1. You really notice paint that doesn't have clear coat.
2. You really really notice clear coat that is higher or lower than the surrounding paint.
3. Paint overage is really easy to remove with wet sanding and patience.
4. It will take several days to complete, and many hours of labor and could end in disappointment or excitement. At least you can try and if you fail have them repair it.
5. One thin coat of base and clear might make you happy with little effort. It won't look perfect, but it will match much better.
6. Swirl remover and an orbital polisher are your best friend.
7. When a car is wet, you don't see scratches in the finish and think that you are the bomb, later when it air dries, you cry. But no worries, that is what #6 is for.
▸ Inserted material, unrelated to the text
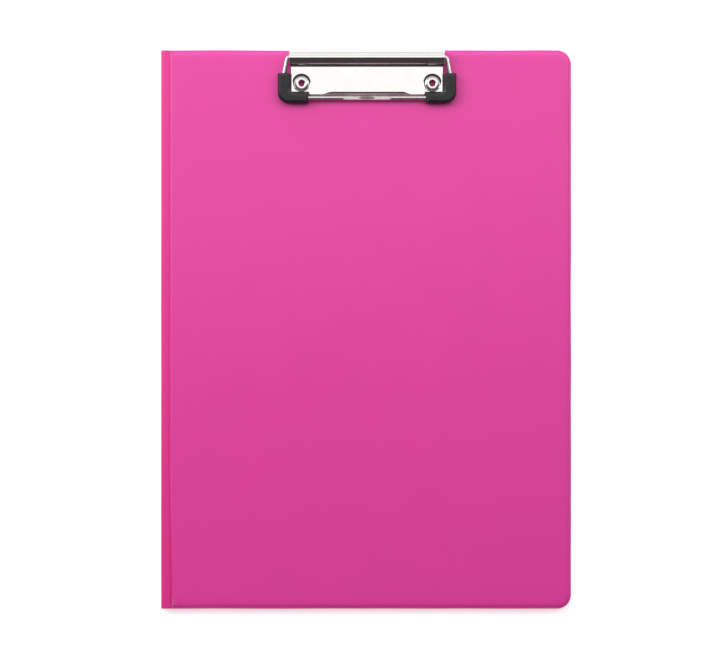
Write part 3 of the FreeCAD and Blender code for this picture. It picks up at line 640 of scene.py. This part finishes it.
class Nodes:
    """Short names for building a node tree."""

    def __init__(self, name):
        self.material = bpy.data.materials.new(name)
        self.material.use_nodes = True
        self.tree = self.material.node_tree
        self.shader = self.tree.nodes["Principled BSDF"]
        self.place = self.add("ShaderNodeTexCoord").outputs["Object"]

    def add(self, kind, **settings):
        node = self.tree.nodes.new(kind)
        for key, value in settings.items():
            setattr(node, key, value)
        return node

    def link(self, source, target):
        self.tree.links.new(source, target)

    def noise(self, size, detail=3.0, roughness=0.5, stretch=(1, 1, 1)):
        """Noise over patches of this size in millimetres."""
        mapping = self.add("ShaderNodeMapping")
        mapping.inputs["Scale"].default_value = [s / (size * MM) for s in stretch]
        self.link(self.place, mapping.inputs["Vector"])
        texture = self.add("ShaderNodeTexNoise")
        texture.inputs["Scale"].default_value = 1.0
        texture.inputs["Detail"].default_value = detail
        texture.inputs["Roughness"].default_value = roughness
        self.link(mapping.outputs["Vector"], texture.inputs["Vector"])
        return texture.outputs["Fac"]

    def cells(self, size):
        """Distance to the nearest centre of cells of this size in millimetres."""
        mapping = self.add("ShaderNodeMapping")
        mapping.inputs["Scale"].default_value = [1 / (size * MM)] * 3
        self.link(self.place, mapping.inputs["Vector"])
        texture = self.add("ShaderNodeTexVoronoi", feature="SMOOTH_F1")
        texture.inputs["Scale"].default_value = 1.0
        self.link(mapping.outputs["Vector"], texture.inputs["Vector"])
        return texture.outputs["Distance"]

    def ramp(self, source, stops):
        """Colours at places from 0 to 1."""
        ramp = self.add("ShaderNodeValToRGB")
        elements = ramp.color_ramp.elements
        while len(elements) < len(stops):
            elements.new(0.5)
        for element, (place, colour) in zip(elements, stops):
            element.position = place
            element.color = (*colour, 1.0)
        self.link(source, ramp.inputs["Fac"])
        return ramp.outputs["Color"]

    def span(self, source, low, high):
        """Maps 0 to 1 onto low to high."""
        node = self.add("ShaderNodeMapRange")
        node.inputs["To Min"].default_value = low
        node.inputs["To Max"].default_value = high
        self.link(source, node.inputs["Value"])
        return node.outputs["Result"]

    def bump(self, source, height, strength=1.0, under=None):
        """Bump of this height in millimetres, on top of another one."""
        node = self.add("ShaderNodeBump")
        node.inputs["Distance"].default_value = height * MM
        node.inputs["Strength"].default_value = strength
        self.link(source, node.inputs["Height"])
        if under:
            self.link(under, node.inputs["Normal"])
        return node.outputs["Normal"]

    def within(self, split, halves):
        """1 inside an upright ellipse round the origin of the split coordinates, fading to 0 outside it."""
        total = None
        for axis, half in zip("XY", halves):
            share = self.add("ShaderNodeMath", operation="MULTIPLY")
            self.link(split.outputs[axis], share.inputs[0])
            share.inputs[1].default_value = 1 / (half * MM)
            power = self.add("ShaderNodeMath", operation="MULTIPLY")
            self.link(share.outputs[0], power.inputs[0])
            self.link(share.outputs[0], power.inputs[1])
            if total:
                both = self.add("ShaderNodeMath", operation="ADD")
                self.link(total.outputs[0], both.inputs[0])
                self.link(power.outputs[0], both.inputs[1])
                total = both
            else:
                total = power
        fade = self.add("ShaderNodeMapRange", interpolation_type="SMOOTHSTEP")
        fade.inputs["From Min"].default_value = 0.75
        fade.inputs["From Max"].default_value = 1.15
        fade.inputs["To Min"].default_value = 1.0
        fade.inputs["To Max"].default_value = 0.0
        self.link(total.outputs[0], fade.inputs["Value"])
        return fade.outputs["Result"]

    def mix(self, factor, under, over):
        """A plain colour laid over another by factor."""
        node = self.add("ShaderNodeMix", data_type="RGBA")
        self.link(factor, node.inputs["Factor"])
        self.link(under, next(i for i in node.inputs if i.name == "A" and i.type == "RGBA"))
        next(i for i in node.inputs if i.name == "B" and i.type == "RGBA").default_value = (*over, 1.0)
        return next(o for o in node.outputs if o.type == "RGBA")

    def colour(self, output):
        self.link(output, self.shader.inputs["Base Color"])

    def roughness(self, output):
        self.link(output, self.shader.inputs["Roughness"])

    def normal(self, output):
        self.link(output, self.shader.inputs["Normal"])

    def fixed(self, **values):
        for key, value in values.items():
            self.shader.inputs[key.replace("_", " ")].default_value = value


def vinyl(name, base, rough):
    """Satin welded vinyl: faint mottling and a fine even grain."""
    nodes = Nodes(name)
    darker = tuple(c * 0.985 for c in base)
    lighter = tuple(min(1.0, c * 1.012) for c in base)
    nodes.colour(nodes.ramp(nodes.noise(26, 4, 0.55), [(0.30, darker), (0.70, lighter)]))
    nodes.roughness(nodes.span(nodes.noise(9, 5, 0.6), rough - 0.04, rough + 0.04))
    slow = nodes.bump(nodes.noise(14, 2, 0.4), 0.02, 0.35)
    grain = nodes.bump(nodes.cells(0.42), 0.012, 0.6, slow)
    nodes.normal(nodes.bump(nodes.noise(0.25, 2, 0.5), 0.004, 0.5, grain))
    nodes.fixed(IOR=1.52)
    return nodes.material


def plated_steel(name, base, rough):
    """Bright nickel plate: near mirror, with faint haze and hairline marks."""
    nodes = Nodes(name)
    nodes.fixed(Metallic=1.0)
    nodes.colour(
        nodes.ramp(nodes.noise(7, 4, 0.6), [(0.25, tuple(c * 0.95 for c in base)), (0.75, base)])
    )
    haze = nodes.noise(3.5, 5, 0.65)
    nodes.roughness(nodes.span(haze, rough, rough + 0.09))
    wave = nodes.bump(nodes.noise(10, 1, 0.4), 0.02, 0.5)
    hair = nodes.noise(0.5, 3, 0.6, stretch=(0.06, 1.0, 1.0))
    nodes.normal(nodes.bump(hair, 0.0015, 0.4, wave))
    return nodes.material


def wire_steel():
    """Drawn and plated wire: duller than the plate, with a painted bright reflection along the front bar's
    middle and a painted dark reflection inside it.
    """
    nodes = Nodes("wire_steel")
    nodes.fixed(Metallic=1.0)
    offset = nodes.add("ShaderNodeMapping", vector_type="POINT")
    offset.inputs["Location"].default_value = -REFLECTION_MIDDLE * MM
    nodes.link(nodes.place, offset.inputs["Vector"])
    split = nodes.add("ShaderNodeSeparateXYZ")
    nodes.link(offset.outputs["Vector"], split.inputs["Vector"])
    drawn = nodes.ramp(nodes.noise(4, 4, 0.6), [(0.3, (0.60, 0.57, 0.58)), (0.7, (0.68, 0.65, 0.66))])
    # Painted bright reflection along the front bar's middle, with a painted dark reflection inside it.
    bright = nodes.mix(nodes.within(split, (BRIGHT_REFLECTION_HALF, 4.0)), drawn, (0.84, 0.80, 0.80))
    colour = nodes.mix(nodes.within(split, (DARK_REFLECTION_HALF, 0.85)), bright, (0.26, 0.22, 0.23))
    nodes.colour(colour)
    nodes.roughness(nodes.span(nodes.noise(3, 5, 0.65), 0.20, 0.32))
    hair = nodes.noise(0.4, 3, 0.6, stretch=(0.06, 1.0, 1.0))
    nodes.normal(nodes.bump(hair, 0.003, 0.5))
    return nodes.material


def black_plastic():
    """Moulded semi-gloss plastic."""
    nodes = Nodes("black_plastic")
    nodes.colour(
        nodes.ramp(nodes.noise(5, 4, 0.6), [(0.3, (0.010, 0.010, 0.010)), (0.75, (0.019, 0.018, 0.019))])
    )
    nodes.roughness(nodes.span(nodes.noise(2.2, 5, 0.6), 0.30, 0.44))
    orange = nodes.bump(nodes.noise(1.1, 3, 0.5), 0.02, 0.5)
    nodes.normal(nodes.bump(nodes.noise(0.22, 2, 0.5), 0.004, 0.5, orange))
    nodes.fixed(IOR=1.5)
    return nodes.material


def greyboard():
    """Pressed recycled fibre."""
    nodes = Nodes("greyboard")
    fibres = nodes.noise(1.4, 6, 0.7, stretch=(0.25, 1.0, 1.0))
    nodes.colour(
        nodes.ramp(fibres, [(0.3, (0.24, 0.22, 0.19)), (0.6, (0.42, 0.39, 0.35)), (0.8, (0.52, 0.49, 0.45))])
    )
    nodes.roughness(nodes.span(nodes.noise(3, 4, 0.6), 0.82, 0.96))
    nodes.normal(nodes.bump(fibres, 0.05, 0.7))
    return nodes.material


def spring_steel():
    """Rolled and tempered strip, with marks along its length."""
    nodes = Nodes("spring_steel")
    nodes.fixed(Metallic=1.0)
    rolled = nodes.noise(0.6, 4, 0.6, stretch=(0.05, 1.0, 1.0))
    nodes.colour(nodes.ramp(rolled, [(0.3, (0.36, 0.34, 0.31)), (0.7, (0.52, 0.50, 0.47))]))
    nodes.roughness(nodes.span(nodes.noise(2, 4, 0.6), 0.28, 0.42))
    nodes.normal(nodes.bump(rolled, 0.004, 0.5))
    return nodes.material


MATERIALS = {
    "vinyl": vinyl("pink_vinyl", (0.82, 0.050, 0.362), 0.42),
    # Darker, deeper pink copy of the board vinyl: painted shade of the spine's curved strip.
    "spine_vinyl_painted_shade": vinyl("pink_spine_vinyl", (0.82, 0.036, 0.290), 0.44),
    "pocket_vinyl": vinyl("pocket_vinyl", (0.70, 0.062, 0.32), 0.36),
    "plated_steel": plated_steel("nickel_plate", (0.80, 0.79, 0.77), 0.08),
    "wire_steel": wire_steel(),
    "spring_steel": spring_steel(),
    "black_plastic": black_plastic(),
    "greyboard": greyboard(),
}


def paint(obj, key):
    """Gives a mesh one material."""
    obj.data.materials.clear()
    obj.data.materials.append(MATERIALS[key])


def dress(obj, key, body, slot, *nodes):
    """Gives a new piece its material and its body, and hides the CAD nodes that it stands for."""
    paint(obj, key)
    if body:
        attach(obj, body)
    if nodes:
        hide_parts(*nodes)


def paint_frame():
    """Materials of the CAD nodes that stay."""
    kept = {
        "clip_board_core": "greyboard",
        "cover_core": "greyboard",
        "clip_rivets": "plated_steel",
        "wire_bail": "wire_steel",
        "clip_leaf_spring": "spring_steel",
        "left_corner_sleeve": "black_plastic",
        "right_corner_sleeve": "black_plastic",
    }
    for node, key in kept.items():
        obj = frame["nodes"][node]
        for slot in obj.material_slots:
            slot.link = "OBJECT"
            slot.material = MATERIALS[key]


# Studio --------------------------------------------------------------------------------------


def add_area(name, place, size, radiance, aim):
    """A soft rectangular light of this radiance, aimed at a point."""
    light = bpy.data.lights.new(name, "AREA")
    light.shape = "RECTANGLE"
    light.size, light.size_y = size
    light.energy = radiance * math.pi * size[0] * size[1]
    obj = to_object(name, light)
    obj.location = place
    direction = Vector(aim) - Vector(place)
    obj.rotation_euler = direction.to_track_quat("-Z", "Y").to_euler()
    obj.visible_camera = False
    return obj


def make_floor():
    """White floor that glows a little, just below the lowest plane."""
    mesh = bpy.data.meshes.new("floor")
    half = 4.0
    corners = [(-half, -half, 0), (half, -half, 0), (half, half, 0), (-half, half, 0)]
    mesh.from_pydata(corners, [], [(0, 1, 2, 3)])
    floor = to_object("floor", mesh)
    floor.location.z = -0.0002
    nodes = Nodes("floor_white")
    nodes.fixed(Base_Color=(0.93, 0.93, 0.93, 1), Roughness=0.9)
    nodes.fixed(Emission_Color=(1, 1, 1, 1), Emission_Strength=0.55)
    mesh.materials.append(nodes.material)


def make_lights():
    """Bright panes over the table and beside it; the two soft fills don't show in the metal."""
    add_area("overhead_near", (0.0, 0.425, 1.55), (2.8, 0.65), 1.24, (0.0, 0.425, 0.0))
    add_area("overhead_far", (0.0, 1.345, 1.55), (2.8, 1.19), 1.0, (0.0, 1.345, 0.0))
    add_area("left", (-1.05, 0.60, 0.85), (0.7, 0.7), 5.8, (0.0, 0.10, 0.0))
    add_area("right", (1.05, 0.55, 0.85), (0.7, 0.7), 2.7, (0.0, 0.10, 0.0))
    add_area("back", (0.0, 2.3, 0.95), (3.6, 1.9), 0.95, (0.0, 0.0, 0.5))
    soft = [
        add_area("front", (0.0, -1.8, 0.35), (2.2, 0.5), 1.4, (0.0, 0.0, 0.0)),
        add_area("near_top", (0.0, 0.45, 0.50), (0.6, 0.3), 1.3, (0.0, 0.15, 0.0)),
    ]
    for light in soft:
        light.visible_glossy = False
    world = bpy.data.worlds.new("studio")
    world.use_nodes = True
    world.node_tree.nodes["Background"].inputs["Color"].default_value = (0.060, 0.052, 0.052, 1)
    bpy.context.scene.world = world
    bpy.context.scene.view_settings.view_transform = "Standard"
    bpy.context.scene.view_settings.look = "None"


def make_camera():
    """Straight above, framed as the object lies in the picture."""
    camera = bpy.data.cameras.new("camera")
    distance, seen_width = 1.30, 0.4122
    aside, down = -0.0034, -0.0003
    camera.sensor_width = 36.0
    camera.lens = camera.sensor_width * distance / seen_width
    obj = to_object("camera", camera)
    obj.location = (aside, down, distance + BOARD_FACE * MM)
    bpy.context.scene.camera = obj


clip_board, cover = ("clip_panel", BOARD_MID), ("cover", COVER_MID)
make_skin("clip_board_lining_skin", *clip_board, 1, foot_x, 1.0, "clip_board_lining", RIVET_PLACES)
make_skin("clip_board_outer_skin", *clip_board, -1, foot_x, 11.0, "clip_board_outer_sheet", RIVET_PLACES)
make_skin("cover_outer_skin", *cover, 1, cover_foot_x, 21.0, "cover_outer_sheet")
make_skin("cover_lining_skin", *cover, -1, cover_foot_x, 31.0, "cover_lining")
make_spine()
make_pocket()
make_plate()
paint_frame()
make_floor()
make_lights()
make_camera()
A rough list of the things you would need to do a perfect pro job:

touchup paint kit with primer, base coat, clear coat (don't get the pens, you will tear your hair out)
prep solvent,
lots of tiny brushes with very small tips (the touchup bottle brushes are just too big),
a sand paper kit (220, 500, 1000, 1500, 2000),
and if you want to save your arms later, an orbital polisher with orange cutting pads and a swirl remover polishing compound,
microfiber cloths,
tack cloth

Important take aways, less is more. Always use very thin even coats with plenty of drying time. Take your time, and don't worry if you scratch the good paint surrounding the area with the sand paper. Light scratches that your fingernail barely catches can be removed by the swirl remover compound and cutting pad with no paint work at all.

I would post a massive step by step list but it would take me hours and probably miss something. Look at some other instructions out there. At least, you know that the repaint of the bumper is always an option, and knowing how to do this will save you lots of money in the future when new door dings or hood chips appear.